BBC WS radio ignores ‘contributors’ affiliations’ guidelines in Israel protests item

As we all too frequently have cause to note on these pages, the BBC regularly ignores its own editorial guidelines concerning ‘contributors’ affiliations’ which state:

“4.3.12 We should not automatically assume that contributors from other organisations (such as academics, journalists, researchers and representatives of charities and think-tanks) are unbiased. Appropriate information about their affiliations, funding and particular viewpoints should be made available to the audience, when relevant to the context.”

The second hour of the February 20th edition of BBC World Service radio programme ‘Newsday’ included an example of how the recurrent failure to meet the requirements of that clause affects audience understanding of a story.

Presenter Sana Safi introduced an item [from 18:45 here] about the reading of a bill in the Knesset (a word which Safi had apparently not been advised how to pronounce correctly) with a simplified portrayal of the proposed legislation under discussion at that session.

Safi: “Let’s go to Israel where the Kessenet [sic] – the nation’s parliament – is due to hold its first leading – ehm, it’s first reading – of the legal reform bill today. The bill seeks to prevent the Supreme Court from striking down laws that have passed through the Kessenet [sic], giving politicians more sway over judicial appointments. However the ‘Israeli Spring’, as commentators are starting to call it, has caused controversy nationwide with upwards of 100,000 people having taken to the streets every Saturday night in cities across the country to voice their opposition, with many fearing that the proposal curbing the power of the Supreme Court will start Israel down an authority…authoritarian path.”

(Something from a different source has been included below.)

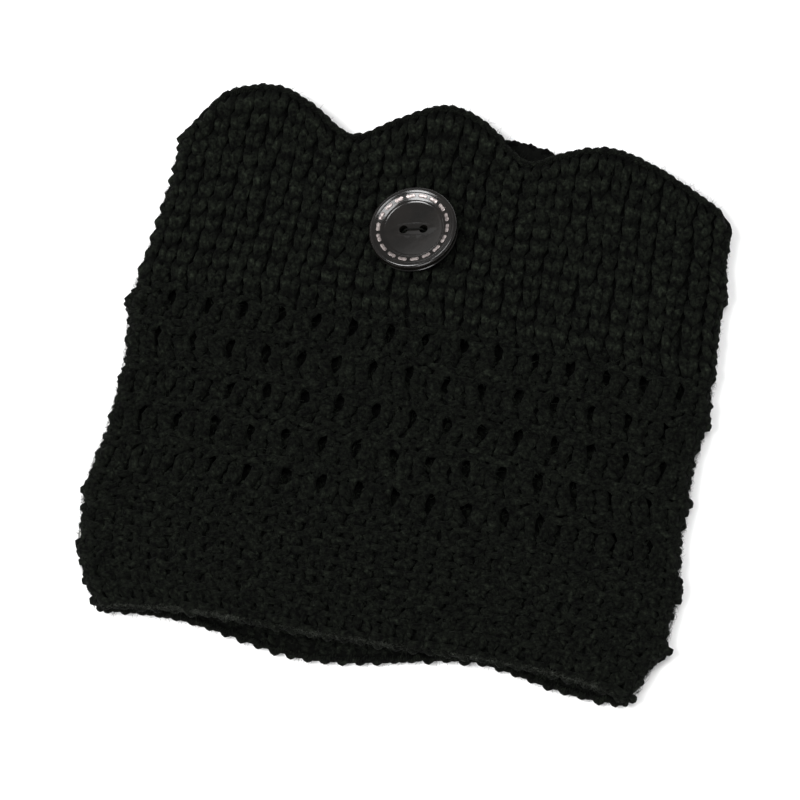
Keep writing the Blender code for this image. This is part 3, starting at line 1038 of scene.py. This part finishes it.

Notably, two days earlier a report in the Guardian had also used the phrase ‘The “Israeli spring”, as commentators are starting to call it’, likewise without identifying those “commentators”. However in contrast to that Guardian report, Safi’s phrasing implied that it is the proposed changes to the legal system that are the ‘Israeli Spring’ rather than the public protests against them. Safi continued:

Safi: “But some are saying it’s essential to reform the judicial system. Here with us now is Russell Shalev, a lawyer and researcher at Kohelet Policy Forum who supports the reform and he is with us now from Jerusalem to tell us why.”

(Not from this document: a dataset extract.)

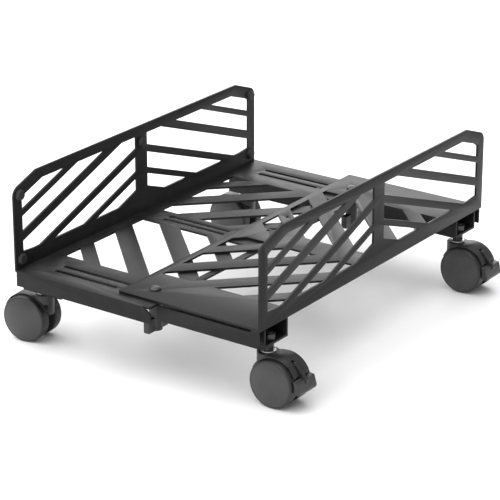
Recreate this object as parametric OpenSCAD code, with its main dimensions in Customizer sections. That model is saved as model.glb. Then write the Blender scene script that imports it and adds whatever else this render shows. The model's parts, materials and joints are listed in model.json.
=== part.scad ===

Although listeners were told that Russell Avraham Shalev “supports the reform” himself, they were not given any information on the highly relevant topic of the “affiliations, funding and particular viewpoints” of the think-tank which employs him in its legal department.

The reason that missing information is important was clarified by another member of the same organisation a couple of months ago:

“…Kohelet is not just a successful policy institute but a revolutionary advocacy agency that has had an outsize influence in the intellectual debates of our times. […]

Kohelet also singlehandedly has put on the national agenda the demand for reform of the legal system and the need to re-balance the anchors of Israel’s democratic system – the Knesset and the courts.

In many ways, legal or constitutional reform is the hottest and most acute partisan issue on the domestic agenda, something akin to abortion as the most piercing issue in American politics. And Kohelet put it there (correctly so, in my view). I am sure that Kohelet’s thinkers and legal experts will play a sizeable role in the coming debate over the contours of judicial reform.”

Most of BBC World Service radio’s listeners will not have heard of the Kohelet Policy Forum and would certainly not be aware that the contributor they were hearing represents a foreign funded organisation which has been instrumental in advocating and drafting the highly controversial proposed changes.

What BBC audiences heard in this item were not only the private views of “a lawyer” but part of an ongoing PR campaign run by the Kohelet Policy Forum. The failure to adhere to the ‘contributors’ affiliations’ clause of the BBC editorial guidelines on impartiality means that listeners were not able to put this interviewee’s latest contribution to his employer’s PR campaign into its relevant context.